Fig. 3: Mitochondrial proteins are not overrepresented p62 cargo candidates in autophagosome lumen. | Nature Communications

Fig. 3: Mitochondrial proteins are not overrepresented p62 cargo candidates in autophagosome lumen.

From: Aneuploidy-induced proteostasis disruption impairs mitochondrial functions and mediates aggregation of mitochondrial precursor proteins through SQSTM1/p62

Fig. 3

a Schematic depiction of experimental procedure for autophagosome content profiling to identify p62 cargo candidates via APEX2-mediated proximity biotinylation. Image partly created in BioRender. b Volcano plots showing log2-transformed fold change in BafA1 versus DMSO (vehicle) treated conditions across the cell lines used. Selected known p62 interactors are annotated.

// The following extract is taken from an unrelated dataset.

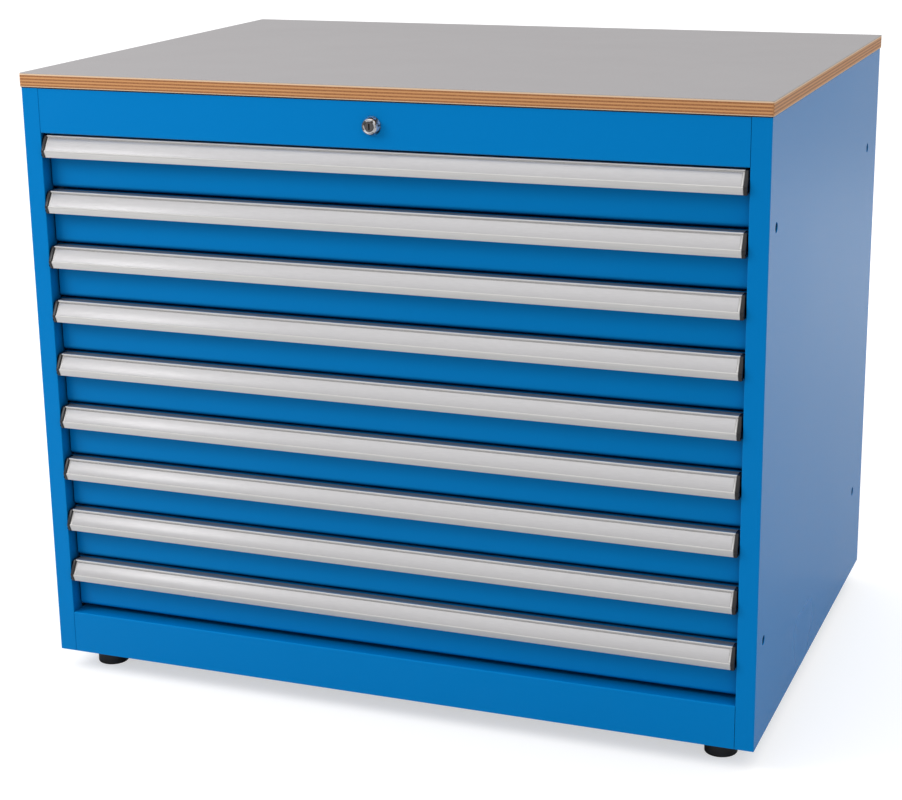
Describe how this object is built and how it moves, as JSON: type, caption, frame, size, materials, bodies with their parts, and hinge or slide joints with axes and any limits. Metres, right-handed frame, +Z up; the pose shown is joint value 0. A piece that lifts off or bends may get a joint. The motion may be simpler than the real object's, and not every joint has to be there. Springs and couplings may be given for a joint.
{
  "type": "workbench with drawers",
  "caption": "Low workbench: sheet-steel cabinet of full-width shallow drawers with bar handles, central lock, laminated plywood worktop and round levelling feet.",
  "frame": {"origin": "on the floor, under the centre of the bounding box", "axes": "+Z up, drawers open towards -Y, +X to the right of someone facing the drawers"},
  "size_m": [1.008, 0.7354, 0.849],
  "materials": {
    "blue_paint": "smooth semi-gloss powder coat",
    "plywood": "sanded and lacquered multiplex edge",
    "laminate": "fine matte laminate",
    "handle_aluminium": "satin anodised",
    "black_plastic": "moulded, slight gloss",
    "foot_black": "matte black coating",
    "zinc_steel": "bright zinc plated",
    "lock_chrome": "polished",
    "lock_steel": "fine turned face"
  },
  "bodies": {
    "cabinet": {"left_side_panel": "blue_paint", "right_side_panel": "blue_paint", "back_panel": "blue_paint", "top_panel": "blue_paint", "base_panel": "blue_paint", "top_fascia": "blue_paint", "plinth_rail": "blue_paint", "worktop_board": "plywood", "worktop_laminate": "laminate", "worktop_screws": "zinc_steel", "cabinet_runners": "zinc_steel", "runner_uprights": "zinc_steel", "lock_housing": "lock_chrome", "lock_nut": "zinc_steel", "lock_brackets": "zinc_steel", "foot_brackets": "zinc_steel"},
    "lock": {"lock_plug": "lock_steel", "lock_shaft": "zinc_steel"},
    "locking_bar": {"locking_bar": "zinc_steel", "locking_hooks": "zinc_steel"},
    "foot_front_left": {"foot_front_left": "foot_black"},
    "foot_front_right": {"foot_front_right": "foot_black"},
    "foot_rear_left": {"foot_rear_left": "foot_black"},
    "foot_rear_right": {"foot_rear_right": "foot_black"},
    "drawer_1": {"drawer_1_body": "blue_paint", "drawer_1_handle": "handle_aluminium", "drawer_1_end_caps": "black_plastic"},
    "middle_runners_1": {"drawer_1_middle_runners": "zinc_steel"},
    "drawer_2": {"drawer_2_body": "blue_paint", "drawer_2_handle": "handle_aluminium", "drawer_2_end_caps": "black_plastic"},
    "middle_runners_2": {"drawer_2_middle_runners": "zinc_steel"},
    "drawer_3": {"drawer_3_body": "blue_paint", "drawer_3_handle": "handle_aluminium", "drawer_3_end_caps": "black_plastic"},
    "middle_runners_3": {"drawer_3_middle_runners": "zinc_steel"},
    "drawer_4": {"drawer_4_body": "blue_paint", "drawer_4_handle": "handle_aluminium", "drawer_4_end_caps": "black_plastic"},
    "middle_runners_4": {"drawer_4_middle_runners": "zinc_steel"},
    "drawer_5": {"drawer_5_body": "blue_paint", "drawer_5_handle": "handle_aluminium", "drawer_5_end_caps": "black_plastic"},
    "middle_runners_5": {"drawer_5_middle_runners": "zinc_steel"},
    "drawer_6": {"drawer_6_body": "blue_paint", "drawer_6_handle": "handle_aluminium", "drawer_6_end_caps": "black_plastic"},
    "middle_runners_6": {"drawer_6_middle_runners": "zinc_steel"},
    "drawer_7": {"drawer_7_body": "blue_paint", "drawer_7_handle": "handle_aluminium", "drawer_7_end_caps": "black_plastic"},
    "middle_runners_7": {"drawer_7_middle_runners": "zinc_steel"},
    "drawer_8": {"drawer_8_body": "blue_paint", "drawer_8_handle": "handle_aluminium", "drawer_8_end_caps": "black_plastic"},
    "middle_runners_8": {"drawer_8_middle_runners": "zinc_steel"},
    "drawer_9": {"drawer_9_body": "blue_paint", "drawer_9_handle": "handle_aluminium", "drawer_9_end_caps": "black_plastic"},
    "middle_runners_9": {"drawer_9_middle_runners": "zinc_steel"}
  },
  "joints": [
    {"name": "drawer_1_slide", "type": "slide", "parent": "cabinet", "child": "drawer_1", "axis": [0, -1, 0], "range_m": [0, 0.6]},
    {"name": "drawer_2_slide", "type": "slide", "parent": "cabinet", "child": "drawer_2", "axis": [0, -1, 0], "range_m": [0, 0.6]},
    {"name": "drawer_3_slide", "type": "slide", "parent": "cabinet", "child": "drawer_3", "axis": [0, -1, 0], "range_m": [0, 0.6]},
    {"name": "drawer_4_slide", "type": "slide", "parent": "cabinet", "child": "drawer_4", "axis": [0, -1, 0], "range_m": [0, 0.6]},
    {"name": "drawer_5_slide", "type": "slide", "parent": "cabinet", "child": "drawer_5", "axis": [0, -1, 0], "range_m": [0, 0.6]},
    {"name": "drawer_6_slide", "type": "slide", "parent": "cabinet", "child": "drawer_6", "axis": [0, -1, 0], "range_m": [0, 0.6]},
    {"name": "drawer_7_slide", "type": "slide", "parent": "cabinet", "child": "drawer_7", "axis": [0, -1, 0], "range_m": [0, 0.6]},
    {"name": "drawer_8_slide", "type": "slide", "parent": "cabinet", "child": "drawer_8", "axis": [0, -1, 0], "range_m": [0, 0.6]},
    {"name": "drawer_9_slide", "type": "slide", "parent": "cabinet", "child": "drawer_9", "axis": [0, -1, 0], "range_m": [0, 0.6]},
    {"name": "middle_runners_1_slide", "type": "slide", "parent": "cabinet", "child": "middle_runners_1", "axis": [0, -1, 0], "range_m": [0, 0.3]},
    {"name": "middle_runners_2_slide", "type": "slide", "parent": "cabinet", "child": "middle_runners_2", "axis": [0, -1, 0], "range_m": [0, 0.3]},
    {"name": "middle_runners_3_slide", "type": "slide", "parent": "cabinet", "child": "middle_runners_3", "axis": [0, -1, 0], "range_m": [0, 0.3]},
    {"name": "middle_runners_4_slide", "type": "slide", "parent": "cabinet", "child": "middle_runners_4", "axis": [0, -1, 0], "range_m": [0, 0.3]},
    {"name": "middle_runners_5_slide", "type": "slide", "parent": "cabinet", "child": "middle_runners_5", "axis": [0, -1, 0], "range_m": [0, 0.3]},
    {"name": "middle_runners_6_slide", "type": "slide", "parent": "cabinet", "child": "middle_runners_6", "axis": [0, -1, 0], "range_m": [0, 0.3]},
    {"name": "middle_runners_7_slide", "type": "slide", "parent": "cabinet", "child": "middle_runners_7", "axis": [0, -1, 0], "range_m": [0, 0.3]},
    {"name": "middle_runners_8_slide", "type": "slide", "parent": "cabinet", "child": "middle_runners_8", "axis": [0, -1, 0], "range_m": [0, 0.3]},
    {"name": "middle_runners_9_slide", "type": "slide", "parent": "cabinet", "child": "middle_runners_9", "axis": [0, -1, 0], "range_m": [0, 0.3]},
    {"name": "lock_turn", "type": "hinge", "parent": "cabinet", "child": "lock", "pos_m": [0, -0.35875, 0.7995], "axis": [0, 1, 0], "range_deg": [0, 90]},
    {"name": "locking_bar_lift", "type": "slide", "parent": "cabinet", "child": "locking_bar", "axis": [0, 0, 1], "range_m": [0, 0.01]},
    {"name": "foot_front_left_height", "type": "slide", "parent": "cabinet", "child": "foot_front_left", "axis": [0, 0, -1], "range_m": [0, 0.02]},
    {"name": "foot_front_right_height", "type": "slide", "parent": "cabinet", "child": "foot_front_right", "axis": [0, 0, -1], "range_m": [0, 0.02]},
    {"name": "foot_rear_left_height", "type": "slide", "parent": "cabinet", "child": "foot_rear_left", "axis": [0, 0, -1], "range_m": [0, 0.02]},
    {"name": "foot_rear_right_height", "type": "slide", "parent": "cabinet", "child": "foot_rear_right", "axis": [0, 0, -1], "range_m": [0, 0.02]}
  ],
  "couplings": [
    {"joint": "middle_runners_1_slide", "follows": "drawer_1_slide", "ratio": 0.5},
    {"joint": "middle_runners_2_slide", "follows": "drawer_2_slide", "ratio": 0.5},
    {"joint": "middle_runners_3_slide", "follows": "drawer_3_slide", "ratio": 0.5},
    {"joint": "middle_runners_4_slide", "follows": "drawer_4_slide", "ratio": 0.5},
    {"joint": "middle_runners_5_slide", "follows": "drawer_5_slide", "ratio": 0.5},
    {"joint": "middle_runners_6_slide", "follows": "drawer_6_slide", "ratio": 0.5},
    {"joint": "middle_runners_7_slide", "follows": "drawer_7_slide", "ratio": 0.5},
    {"joint": "middle_runners_8_slide", "follows": "drawer_8_slide", "ratio": 0.5},
    {"joint": "middle_runners_9_slide", "follows": "drawer_9_slide", "ratio": 0.5},
    {"joint": "locking_bar_lift", "follows": "lock_turn", "m_per_rad": 0.006366}
  ]
}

Data is generated from mass spectrometry analysis of n = 3–4 biological replicates (see Supplementary Fig. 1e, f, and Supplementary Data 2). c Gene ontology (GO) over-representation analysis of the p62 cargo candidates common to all karyotypes, shared among all polysomic cell lines, and exclusive to each karyotype (Supplementary Fig. 4c). Blue bars represent negative log-transformed p values (one-sided hypergeometric test) for GO terms with FDR < 0.05. d Boxplots indicating fold changes in abundance of catalogued p62-specific autophagosome lumen cargo (42, black) and mitochondrial proteins as defined by the MitoCarta3.0 inventory (magenta) compared to all other proteins (grey) enriched among the p62 cargo candidates from (b). Boxplots represent median with 25th and 75th percentile. Whiskers extend from upper and lower bound of the box to the largest and smallest values, respectively, no further than 1.5x inter-quartile range from the respective bound (Tukey method). P values are derived from two-sided Wilcoxon’s ranks sum tests.